Well, everyday Albertans do, because all of these plans put them at risk of paying high out-of-pocket payments for important public services that should never depend on one’s income. Whether it’s paying more for their kids’ school books or dishing out cash for blood work, Bill 3 will face workers with more expenses than before…and remember, that’s after taxes.

Trickle-Down Pickle #3: Profiteers invest in profiteers, not communities

When Prime Minister Stephen Harper was in power, he famously slashed federal business taxes to the lowest rates in recent history, operating under the sam job-creation pretence as Kenney.
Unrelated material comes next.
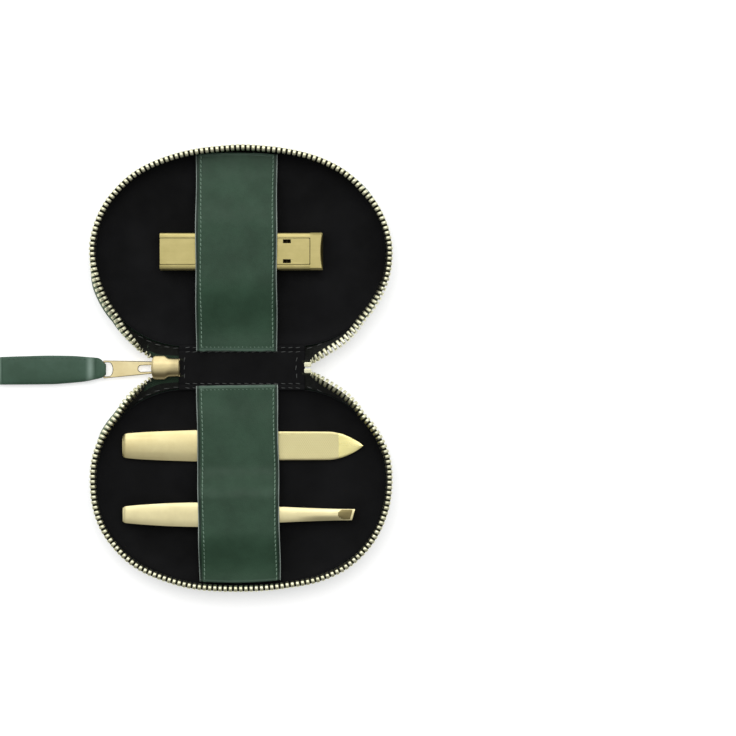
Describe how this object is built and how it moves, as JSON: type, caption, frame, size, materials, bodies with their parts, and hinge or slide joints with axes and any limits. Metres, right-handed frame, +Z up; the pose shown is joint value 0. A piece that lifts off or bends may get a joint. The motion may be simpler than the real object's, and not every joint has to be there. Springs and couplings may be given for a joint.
{
  "type": "manicure set case",
  "caption": "Oval zip case opened flat, with leather panels on a hinged spine, and a nail clipper, a nail file and tweezers held under leather straps.",
  "frame": {"origin": "middle of the base half's flat underside, where it rests on the table", "axes": "+Z up out of the open case, +Y from the base half across the spine to the cover half, +X along the spine away from the zip's slider"},
  "size_m": [0.1428, 0.1644, 0.0115],
  "materials": {
    "green_leather": "fine-grained dark green leather with a soft sheen",
    "black_lining": "smooth matt black lining",
    "zip_tape": "woven dark green zip tape",
    "stiffener_board": "moulded board, hidden between leather and lining",
    "zip_metal": "polished pale gold metal",
    "gold_steel": "satin gold-coloured stainless steel",
    "badge_enamel": "smooth dark enamel, left plain"
  },
  "bodies": {
    "base": {"base_leather_shell": "green_leather", "base_stiffener": "stiffener_board", "base_lining": "black_lining", "base_zip_tape": "zip_tape", "base_zip_chain": "zip_metal", "base_strap": "green_leather", "zip_end_base_left": "zip_tape", "zip_end_base_right": "zip_tape"},
    "spine": {"spine_leather": "green_leather", "spine_lining": "black_lining", "zip_top_stop_base": "zip_metal", "zip_top_stop_cover": "zip_metal", "zip_bottom_stop": "zip_metal"},
    "cover": {"cover_leather_shell": "green_leather", "cover_stiffener": "stiffener_board", "cover_lining": "black_lining", "cover_zip_tape": "zip_tape", "cover_zip_chain": "zip_metal", "zip_end_cover_left": "zip_tape", "zip_end_cover_right": "zip_tape", "badge_frame": "zip_metal", "badge_field": "badge_enamel"},
    "cover_strap_band": {"cover_strap": "green_leather"},
    "slider": {"slider_body": "zip_metal", "slider_crown": "zip_metal"},
    "puller": {"puller": "zip_metal"},
    "pull_tab": {"pull_tab": "green_leather"},
    "nail_file": {"nail_file": "gold_steel"},
    "tweezers": {"tweezers_lower_arm": "gold_steel"},
    "tweezers_spring_arm": {"tweezers_upper_arm": "gold_steel"},
    "clipper": {"clipper_lower_jaw": "gold_steel", "clipper_tail_rivet": "gold_steel"},
    "clipper_jaw": {"clipper_upper_jaw": "gold_steel", "clipper_hinge_pin": "gold_steel"},
    "clipper_lever": {"clipper_lever": "gold_steel"}
  },
  "joints": [
    {"name": "spine_fold", "type": "hinge", "parent": "base", "child": "spine", "pos_m": [0, 0.0359, 0.0053], "axis": [1, 0, 0], "range_deg": [0, 90], "deforming": ["zip_end_base_left", "zip_end_base_right"]},
    {"name": "cover_fold", "type": "hinge", "parent": "spine", "child": "cover", "pos_m": [0, 0.0485, 0.0053], "axis": [1, 0, 0], "range_deg": [0, 90], "deforming": ["zip_end_cover_left", "zip_end_cover_right"]},
    {"name": "slider_travel", "type": "slide", "parent": "spine", "child": "slider", "axis": [-1, 0, 0], "range_m": [0, 0.006]},
    {"name": "puller_swing", "type": "hinge", "parent": "slider", "child": "puller", "pos_m": [-0.0302, 0.0422, 0.00175], "axis": [0, -1, 0], "range_deg": [0, 120]},
    {"name": "tab_swing", "type": "hinge", "parent": "puller", "child": "pull_tab", "pos_m": [-0.05065, 0.0422, 0.00175], "axis": [0, 1, 0], "range_deg": [-40, 40]},
    {"name": "file_slide", "type": "slide", "parent": "base", "child": "nail_file", "axis": [1, 0, 0], "range_m": [-0.0025, 0.0025]},
    {"name": "tweezers_slide", "type": "slide", "parent": "base", "child": "tweezers", "axis": [1, 0, 0], "range_m": [-0.005, 0.005]},
    {"name": "tweezers_squeeze", "type": "hinge", "parent": "tweezers", "child": "tweezers_spring_arm", "pos_m": [-0.0434, -0.0119, 0.0065], "axis": [0, 1, 0], "range_deg": [0, 1], "stiffness_Nm_per_rad": 1},
    {"name": "clipper_slide", "type": "slide", "parent": "cover", "child": "clipper", "axis": [1, 0, 0], "range_m": [-0.015, 0.015]},
    {"name": "jaw_squeeze", "type": "hinge", "parent": "clipper", "child": "clipper_jaw", "pos_m": [-0.0263, 0.085, 0.0052], "axis": [0, 1, 0], "range_deg": [0, 0.7], "stiffness_Nm_per_rad": 2},
    {"name": "lever_lift", "type": "hinge", "parent": "clipper_jaw", "child": "clipper_lever", "pos_m": [0.0171, 0.085, 0.008], "axis": [0, -1, 0], "range_deg": [-12, 0], "deforming": ["cover_strap"]},
    {"name": "strap_lift", "type": "hinge", "parent": "cover", "child": "cover_strap_band", "pos_m": [0.0171, 0.085, 0.008], "axis": [0, -1, 0], "range_deg": [-12, 0], "deforming": ["cover_strap"]}
  ],
  "couplings": [
    {"joint": "cover_fold", "follows": "spine_fold", "ratio": 1},
    {"joint": "strap_lift", "follows": "lever_lift", "ratio": 1}
  ]
}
The mask slipped when it was discovered that at the same time, Canadian corporations were sending more money than ever to the world’s top ten tax havens.

Foreign investments and inactive shell companies are where Canada’s richest want their profits to go - it doesn’t matter that taxes are low at home. If hoarding money elsewhere or profiting off the backs of workers beyond borders can boost a boss’s bottom-line and their shareholders’ returns, they’ll probably do that before they invest in services at home.

No matter how you slice it, Bill 3 is a failed experiment with trickle-down economics: it may work for the few at the top, but it puts the rest of us, and our provinces’ economy in quite the pickle.

*Numbers taken from the Alberta Federation of Labour's report, "The Employment Impact of Election Promises: Analysis of budgetary scenarios of UCP and NDP platforms."